### Recorded data
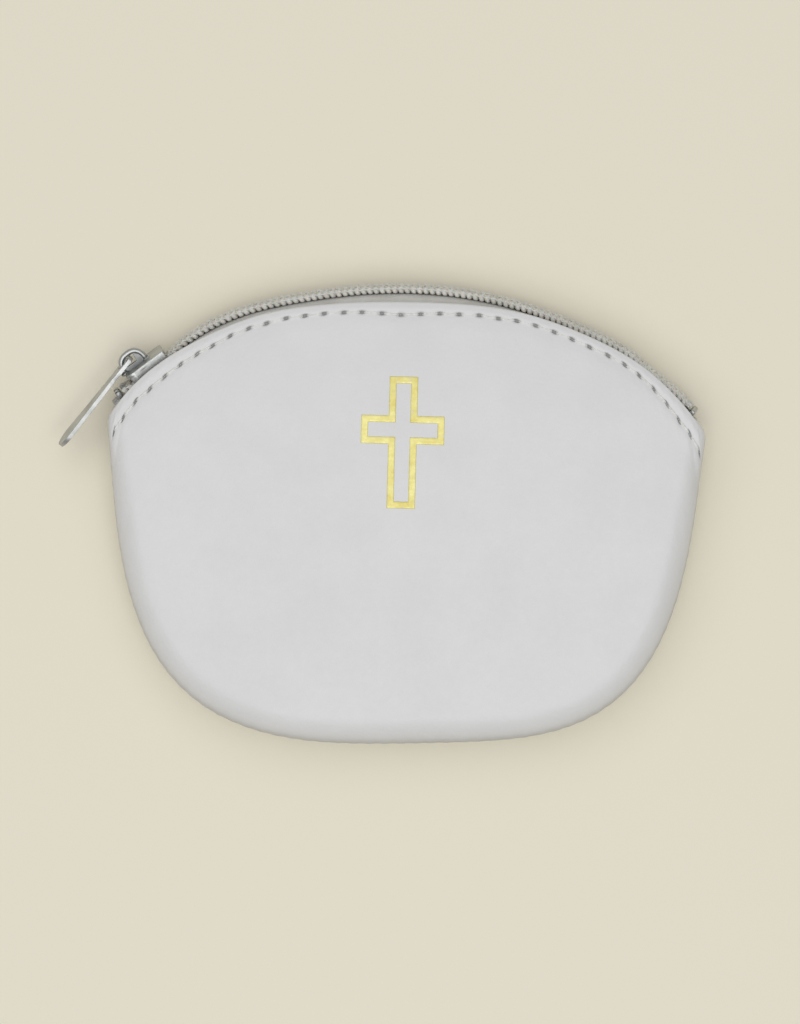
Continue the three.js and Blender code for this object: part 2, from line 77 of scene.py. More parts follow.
# ---- Dimensions of the finer detail ----

STITCH_PITCH, STITCH_HOLES = 3.07, 36
STITCH_SETBACK, MIDDLE_SETBACK, END_SETBACK = 1.22, 0.5, 0.95  # the last two are added there
HOLE_LENGTH, HOLE_WIDTH, HOLE_DEPTH = 0.66, 0.36, 0.55
HOLE_STRAY_ALONG, HOLE_STRAY_ACROSS = 0.14, 0.1
THREAD_RADIUS, THREAD_TWIST, PLY_DEPTH = 0.17, 0.9, 0.16
SEAM_STITCH_PITCH, SEAM_STITCH_INSET, SEAM_THREAD_RADIUS = 2.5, 1.25, 0.15

# The heads of each half of the coil reach COIL_HEAD past the zip's middle to mesh with the
# other's. In front of the slider each half has run COIL_PARTING away from it.
COIL_PITCH, COIL_WIRE, COIL_HEAD, COIL_SETTLE, COIL_PARTING = 1.0, 0.25, 0.6, 0.09, 0.75
FILLER_HEIGHT, FILLER_RADIUS, FILLER_TWIST = 1.1, 0.3, 0.8
SEWING_HEIGHTS, SEWING_RADIUS, SEWING_TWIST = (0.95, 1.6), 0.09, 0.5
STOP_LENGTH, STOP_ANGLE = 0.9, 0.6

# The rolled outer edge of the leather, and the sag of the bottom edge left of the middle.
ROLL_WIDTH = 4.7
BASE_SAG, SAG_X, SAG_WIDTH = 1.0, -10, 20

# The arch over the slider, a flat wire, with a flat lock spring inside it.
CROWN_X, CROWN_HALF_LENGTH, CROWN_HEIGHT = -1.3, 2.475, 2.875
CROWN_BAR, CROWN_HALF_WIDTH, SPRING_HALF = 0.9, 0.55, 0.28
BLADE_THICKNESS, BLADE_LIFT = 0.64, 0.1

# How far the soft leather edge has drawn back from the mouth line: an even part, and bumps
# of (height, x, width).
EDGE_DRAW = 0.62
DRAW_BUMPS = ((0.3, -1, 10), (0.65, 44, 5), (-0.45, -24, 8), (-0.33, 18, 9))

# How far the closed zip lies outside a true arc: an even part, and bumps of (height, angle,
# width), but nothing where the slider stands at either end. The coil stands out where it has
# run apart in front of the slider, and its other end tucks in.
ZIP_SWAY = 0.2
SWAY_BUMPS = ((1.15, -25.5, 10), (0.3, 30, 5))
FRONT_SWAY, END_TUCK = 0.35, 0.6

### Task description
Extract each line of the listing above, copying it word for word.

### Expected answer
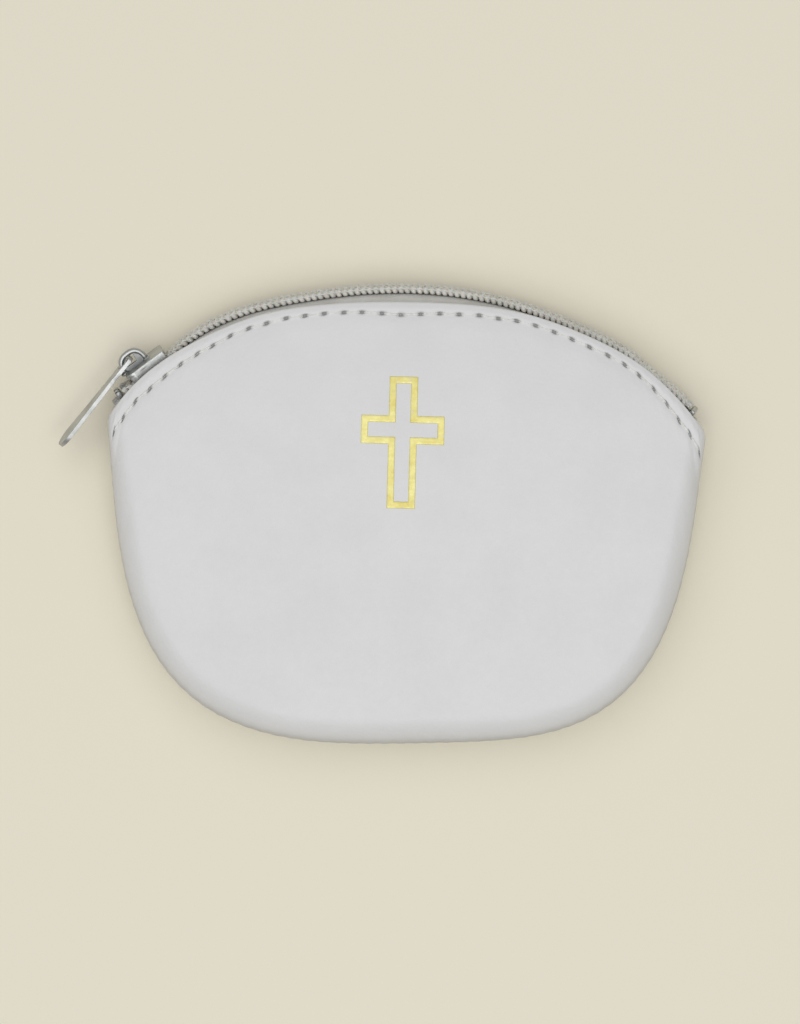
Continue the three.js and Blender code for this object: part 2, from line 77 of scene.py. More parts follow.
# ---- Dimensions of the finer detail ----

STITCH_PITCH, STITCH_HOLES = 3.07, 36
STITCH_SETBACK, MIDDLE_SETBACK, END_SETBACK = 1.22, 0.5, 0.95  # the last two are added there
HOLE_LENGTH, HOLE_WIDTH, HOLE_DEPTH = 0.66, 0.36, 0.55
HOLE_STRAY_ALONG, HOLE_STRAY_ACROSS = 0.14, 0.1
THREAD_RADIUS, THREAD_TWIST, PLY_DEPTH = 0.17, 0.9, 0.16
SEAM_STITCH_PITCH, SEAM_STITCH_INSET, SEAM_THREAD_RADIUS = 2.5, 1.25, 0.15

# The heads of each half of the coil reach COIL_HEAD past the zip's middle to mesh with the
# other's. In front of the slider each half has run COIL_PARTING away from it.
COIL_PITCH, COIL_WIRE, COIL_HEAD, COIL_SETTLE, COIL_PARTING = 1.0, 0.25, 0.6, 0.09, 0.75
FILLER_HEIGHT, FILLER_RADIUS, FILLER_TWIST = 1.1, 0.3, 0.8
SEWING_HEIGHTS, SEWING_RADIUS, SEWING_TWIST = (0.95, 1.6), 0.09, 0.5
STOP_LENGTH, STOP_ANGLE = 0.9, 0.6

# The rolled outer edge of the leather, and the sag of the bottom edge left of the middle.
ROLL_WIDTH = 4.7
BASE_SAG, SAG_X, SAG_WIDTH = 1.0, -10, 20

# The arch over the slider, a flat wire, with a flat lock spring inside it.
CROWN_X, CROWN_HALF_LENGTH, CROWN_HEIGHT = -1.3, 2.475, 2.875
CROWN_BAR, CROWN_HALF_WIDTH, SPRING_HALF = 0.9, 0.55, 0.28
BLADE_THICKNESS, BLADE_LIFT = 0.64, 0.1

# How far the soft leather edge has drawn back from the mouth line: an even part, and bumps
# of (height, x, width).
EDGE_DRAW = 0.62
DRAW_BUMPS = ((0.3, -1, 10), (0.65, 44, 5), (-0.45, -24, 8), (-0.33, 18, 9))

# How far the closed zip lies outside a true arc: an even part, and bumps of (height, angle,
# width), but nothing where the slider stands at either end. The coil stands out where it has
# run apart in front of the slider, and its other end tucks in.
ZIP_SWAY = 0.2
SWAY_BUMPS = ((1.15, -25.5, 10), (0.3, 30, 5))
FRONT_SWAY, END_TUCK = 0.35, 0.6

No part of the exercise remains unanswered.